More than 100 buildings have been inspected after the storms.

SOUTH LAKE TAHOE, Calif. — Storms in South Lake Tahoe have given little break for first responders and residents to dig themselves out and start rebuilding.

They are trying to assess all their damages, like those at the Swiss Mart gas station where the roof collapsed due to the weight of the snow.

The gas station was engulfed in flames when South Lake Tahoe Fire Rescue responded to its collapse on March 9. Now, it is just one of the many buildings taped off by Fire Marshal Kim George.

“100 building checks since March. First on top of that, the red tags are probably 15 to 20,” said George.

Red tags mean "do not enter," even for inspectors. It includes buildings like the one on Melba Drive, where a collapsed warehouse is under a heap of snow. Only one wall remains standing.

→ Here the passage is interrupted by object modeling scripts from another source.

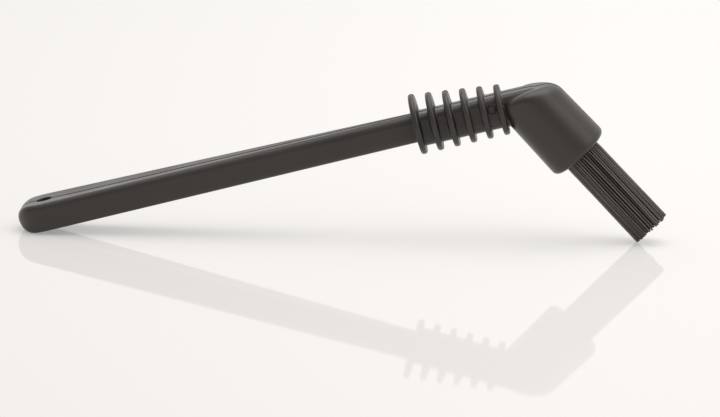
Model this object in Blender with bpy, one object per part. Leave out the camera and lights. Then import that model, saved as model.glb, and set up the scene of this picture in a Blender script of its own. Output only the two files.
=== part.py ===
"""Angled tuft brush: a long moulded handle with a hang hole, a ribbed neck, a bent round head and a
bundle of stiff tufts, each held in its hole by a flat wire anchor. Metres, +Z up, standing as it rests on
a table: on the underside of its tail and on the ends of its lowest tufts. The object is symmetric about
the XZ plane, with the head towards +X."""

import math

import bmesh
import bpy
from mathutils import Matrix, Vector

MM = 0.001

# Handle bar, in its own frame: x along the bar from the tail's end, y across, z out of its top face.
HANDLE_TILT = math.radians(14.5)  # slope of the bar when the brush rests on the table
HANDLE_T = 10.55 * MM  # thickness
HANDLE_Z = 4.45 * MM  # height of the bar's centre line at the tail's end
TAIL_W = 21.5 * MM  # width near the tail
NECK_END_W = 8.9 * MM  # width where the bar meets the neck
TAIL_NOSE = 10.9 * MM  # length of the tail's rounding, in plan
TAIL_BULL = 6.2 * MM  # length of the tail's rounding, seen from the side
TOP_EDGE_R = (2.0 * MM, 3.2 * MM)  # rounding of the top edges, at the tail and at the neck
LOW_EDGE_R = (2.0 * MM, 2.4 * MM)  # rounding of the lower edges
HOLE_X = 10.9 * MM  # hang hole, from the tail's end
HOLE_R = 3.0 * MM
HOLE_LIP = 0.2 * MM  # chamfer round each mouth of the hang hole

# Neck and its ribs, in the handle's frame.
NECK_X0 = 152.2 * MM
NECK_X1 = 203.0 * MM  # ends inside the head, its top face fading into the head's
NECK_W = 12.8 * MM
NECK_TOP = 5.35 * MM
NECK_LOW = -7.15 * MM
NECK_R = (2.4 * MM, 4.4 * MM)  # rounding of its top and lower edges
NECK_CHAMFER = 0.8 * MM
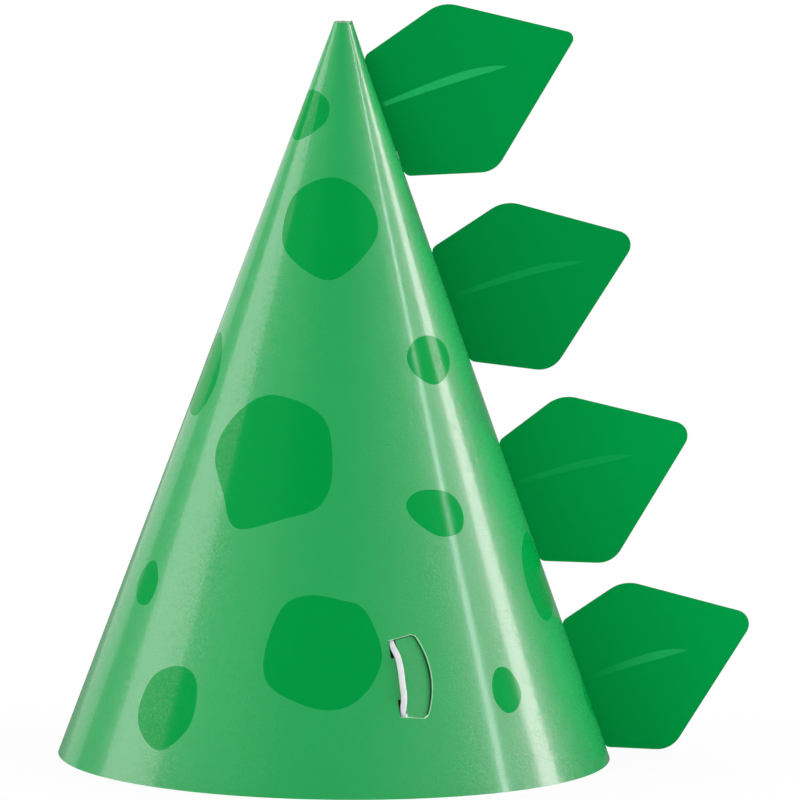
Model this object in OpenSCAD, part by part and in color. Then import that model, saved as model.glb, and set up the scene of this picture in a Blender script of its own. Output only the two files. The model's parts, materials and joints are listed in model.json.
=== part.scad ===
// Cone party hat of rolled card, with four leaf-shaped spikes in a row and a chin elastic.
// The origin is the centre of the rim, the cone points up, and the spikes stand on its +X side.

/* [Cone] */
// Diameter across the rim
rim_d = 127; // [110:1:150]
// Height from the rim to the cut tip
hat_h = 170; // [165:1:190]
// Diameter across the cut tip
tip_d = 3.9; // [3:0.1:8]
// Thickness of the cone's card
card_t = 0.4; // [0.3:0.05:0.6]

/* [Seam] */
// Angle from the row of spikes to the printed edge that shows
seam_angle = 14; // [12:1:24]
// Width of the glued lap, measured at the rim
lap_w = 8; // [6:1:12]
// Angle over which the outer layer climbs onto the lap
seam_ramp = 20; // [18:1:30]

/* [Spikes] */
// Thickness of the spikes' card
spike_t = 0.4; // [0.3:0.05:0.6]
// Distance from the cut tip down the wall to the middle of the first (top) spike
first_spike_down = 23; // [21:0.1:26]
// Distance from the rim up the wall to the middle of the fourth (bottom) spike
last_spike_up = 16.8; // [16.6:0.1:20]
// How far the first spike's point stands off the wall
spike_1_reach = 48.4; // [42:0.1:52]
// How far the second spike's point stands off the wall
spike_2_reach = 46.4; // [42:0.1:52]
// How far the third spike's point stands off the wall
spike_3_reach = 44.4; // [42:0.1:52]
// How far the fourth spike's point stands off the wall
spike_4_reach = 43.5; // [42:0.1:52]

/* [Leaf outline] */
// Length of the leaf's upper edge, from its point to its shoulder
upper_edge = 32.5; // [28:0.1:34]
// Angle of the upper edge to the wall's normal
upper_angle = 34.5; // [30:0.5:38]
// Length of the leaf's lower edge, from its point to its heel
lower_edge = 36.9; // [33:0.1:37]
// Angle of the lower edge to the wall's normal
lower_angle = 38.6; // [34:0.1:39]
// Angle at which the shoulder runs in to the wall
upper_neck = 14.7; // [10:0.1:18]
// Angle at which the heel runs in to the wall
lower_neck = 22.8; // [18:0.1:26]
// How far the point lies above the middle of the root
point_rise = 1.3; // [0.5:0.1:3]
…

“Nothing we can do to further assess the building -- what is salvageable and what is not,” said George.

Lake Tahoe is heavily dependent on tourism.

“Taking a toll on some of the local business owners, because it has been harder for people to get up here,” said George.

Many tourists said, despite hearing about the collapses and large amounts of snow, it didn’t deter their plans to visit.

Paige Petersen, from San Luis Obispo, is in town to ski.

“It didn’t really play into it because I thought honestly, if the roads were clear, I was just going to come. And I looked at the conditions and it seemed like the roads were clear,” said Petersen.

Veronica Torchia, from Santa Barbara, says she makes the trip to Tahoe at least once a year, and the news of collapses didn’t impact her decision.

“Not really, we are here for a friend’s wedding, so it’s important for us to be here and support them,” said Torchia.

However, there is one less place for tourists and residents to shop, Raley's off Lake Tahoe Boulevard is still closed.

A Raley's spokesperson said in a statement:

We have not made any decisions just yet. We had a team of experts in this week to provide an assessment and plan.

In addition, we continue to work with the landlord on developing a plan to remove the remaining snow (the first step) and then repair the roof.

Potholes are another concern that's top of mind in South Lake Tahoe. The potholes are caused by the constant changing temperatures.

They fix it during the winter with a cold mix that's used for temporary fixes, according to the fire marshal. 

"It’s just difficult because it does tend to come up again with the next round of storms, but with the hot mix, it will be more permanent,” said George.

The hot mix will go down in the summertime.

South Lake Tahoe Fire Rescue says they usually average 3,000 calls a year, but due to the weather, they anticipate 3,500 calls.